EMILY S. MACHLACHLAN:
Well, I thought that she was just delightfull, she was so friendly. Not all faculty wives take that much interest, you know, in graduate students and we felt very comfortable with her. And then there was Miss. Herring, she was working in the Institute and then Virginia … who was that girl graduate student?
HUGH BRINTON:
Virginia Denton, you mean?
EMILY S. MACHLACHLAN:
Virginia Denton, yes.
HUGH BRINTON:
Her sister lives right here in town now. Ginny comes down here occasionally.
EMILY S. MACHLACHLAN:
There were several girls who did have fellowships. There were several girls here with fellowships in the Institute.
JACQUELYN HALL:
Actually, it seems to me that there were more role models of professional women gravitating around the sociology department than …
EMILY S. MACHLACHLAN:
Oh, yes. You see, there was Katherine Jocher, and Miss. Herring and the lady who wrote the book on southern women, what was her name? She was the wife of a faculty member …
JACQUELYN HALL:
Julia Spruill.
EMILY S. MACHLACHLAN:
Yes. So, we had any number of role models. And of course, I had my mother's role … actually, I was not one of these girls who thought of herself as a career woman. And unfortunately, I didn't, because I should have gone straight for the PhD. If I had had any sense, that is what I would have done. I was satisfied to stop with the M.A.
JACQUELYN HALL:
Why was that?
EMILY S. MACHLACHLAN:
Because I was … I think that in my personality, I was more dependent, more interested in a family and children. We got our Masters in '32. I didn't go ahead with my … nobody encouraged me to.
JACQUELYN HALL:
Nobody in the department?
EMILY S. MACHLACHLAN:
Nobody at home or in the department.
JACQUELYN HALL:
Why didn't your mother encourage you to?
EMILY S. MACHLACHLAN:
I think that really, she would have been pleased.
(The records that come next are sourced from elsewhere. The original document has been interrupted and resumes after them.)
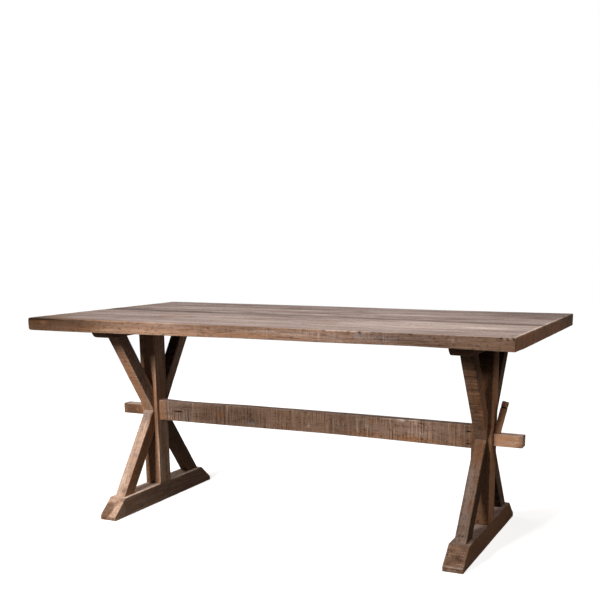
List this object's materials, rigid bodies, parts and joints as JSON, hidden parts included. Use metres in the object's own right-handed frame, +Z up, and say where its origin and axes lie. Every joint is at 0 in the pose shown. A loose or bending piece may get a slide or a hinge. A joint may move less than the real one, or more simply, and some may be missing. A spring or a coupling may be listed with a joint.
{
  "type": "sawbuck table",
  "caption": "Trestle dining table with a thick boarded top, a braced post and struts at each end, and a stretcher with wedged through tenons.",
  "frame": {"origin": "on the floor, under the middle of the table", "axes": "+X along the table's length, -Y to the front, +Z up"},
  "size_m": [1.74, 0.9, 0.76],
  "materials": {
    "top_boards": "weathered, dull wax",
    "frame_timber": "brown stained, dull wax",
    "strut_timber": "band-sawn, brown stained",
    "stretcher_timber": "band-sawn, weathered",
    "wedge_timber": "brown stained, dull wax",
    "nail_steel": "dark, slightly rusted",
    "screw_steel": "zinc plated"
  },
  "bodies": {
    "table": {"plank_1": "top_boards", "plank_2": "top_boards", "plank_3": "top_boards", "plank_4": "top_boards", "plank_5": "top_boards", "plank_6": "top_boards", "plank_7": "top_boards", "plank_8": "top_boards", "foot_left": "frame_timber", "post_left": "frame_timber", "bearer_left": "frame_timber", "strut_left_upper_front": "strut_timber", "strut_left_upper_back": "strut_timber", "strut_left_lower_front": "strut_timber", "strut_left_lower_back": "strut_timber", "nails_left": "nail_steel", "screws_left": "screw_steel", "foot_right": "frame_timber", "post_right": "frame_timber", "bearer_right": "frame_timber", "strut_right_upper_front": "strut_timber", "strut_right_upper_back": "strut_timber", "strut_right_lower_front": "strut_timber", "strut_right_lower_back": "strut_timber", "nails_right": "nail_steel", "screws_right": "screw_steel", "stretcher": "stretcher_timber"},
    "tusk_left_body": {"tusk_left": "wedge_timber"},
    "tusk_right_body": {"tusk_right": "wedge_timber"}
  },
  "joints": [
    {"name": "tusk_left_slide", "type": "slide", "parent": "table", "child": "tusk_left_body", "axis": [-0.2164, 0, 0.9763], "range_m": [0, 0.04]},
    {"name": "tusk_right_slide", "type": "slide", "parent": "table", "child": "tusk_right_body", "axis": [0.2164, 0, 0.9763], "range_m": [0, 0.04]}
  ]
}
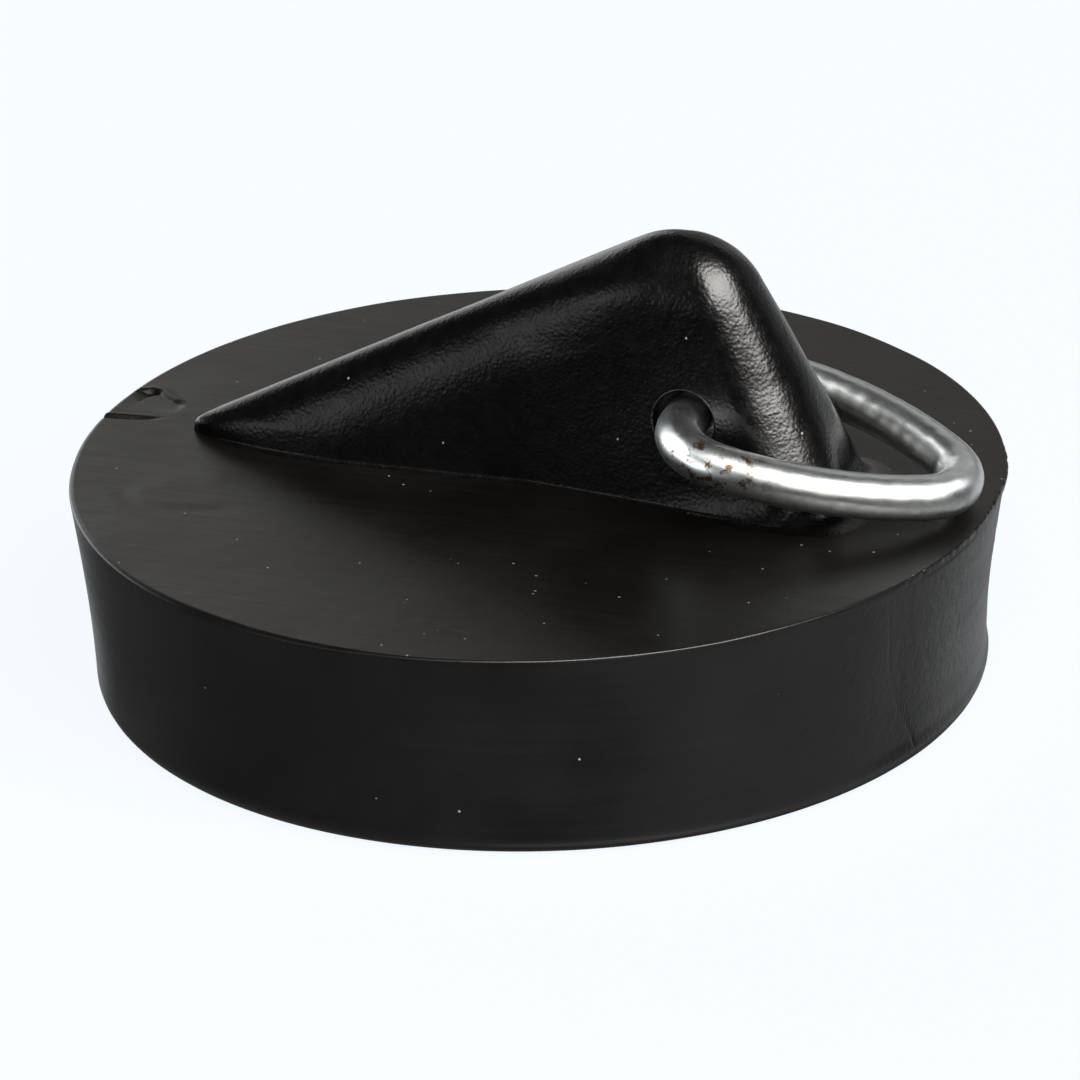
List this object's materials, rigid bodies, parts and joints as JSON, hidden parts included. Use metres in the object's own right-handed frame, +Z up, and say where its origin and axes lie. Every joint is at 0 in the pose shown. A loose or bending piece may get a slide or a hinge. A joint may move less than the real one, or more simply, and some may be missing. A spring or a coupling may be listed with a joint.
{
  "type": "sink plug",
  "caption": "Round black rubber sink plug with a wedge-shaped lug on top and a swinging steel wire pull ring, pushed into a basin waste to hold the water.",
  "frame": {"origin": "centre of the plug's flat underside", "axes": "+Z up, from the underside to the lug; +X along the lug, from its low tail to its steep end, where the ring lies at rest"},
  "size_m": [0.045, 0.045, 0.0234],
  "materials": {
    "rubber": "moulded black rubber, satin, with a fine leathery grain on the lug",
    "zinc_wire": "zinc-plated steel wire, satin, mottled and scuffed"
  },
  "bodies": {
    "plug": {"plug_body": "rubber"},
    "ring": {"pull_ring": "zinc_wire"}
  },
  "joints": [
    {"name": "ring_swing", "type": "hinge", "parent": "plug", "child": "ring", "pos_m": [0.00825, 0, 0.0147], "axis": [0, -1, 0], "range_deg": [0, 168]}
  ]
}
But my father had disapproved of our marriage. He felt that we should not marry until Jack was established and when he did become a professor at Ole Miss, his first post, my father was delighted. Took him to his tailor to have a suit made for him … [Laughter] …professorial, you know. I think that my father and mother really expected us to settle down and have a family, and so, after Bruce was born, which came between the M.A. and the PhD., I just quit. I quit cold. I didn't think about my career or anything. It never occurred to me that I would have to support myself.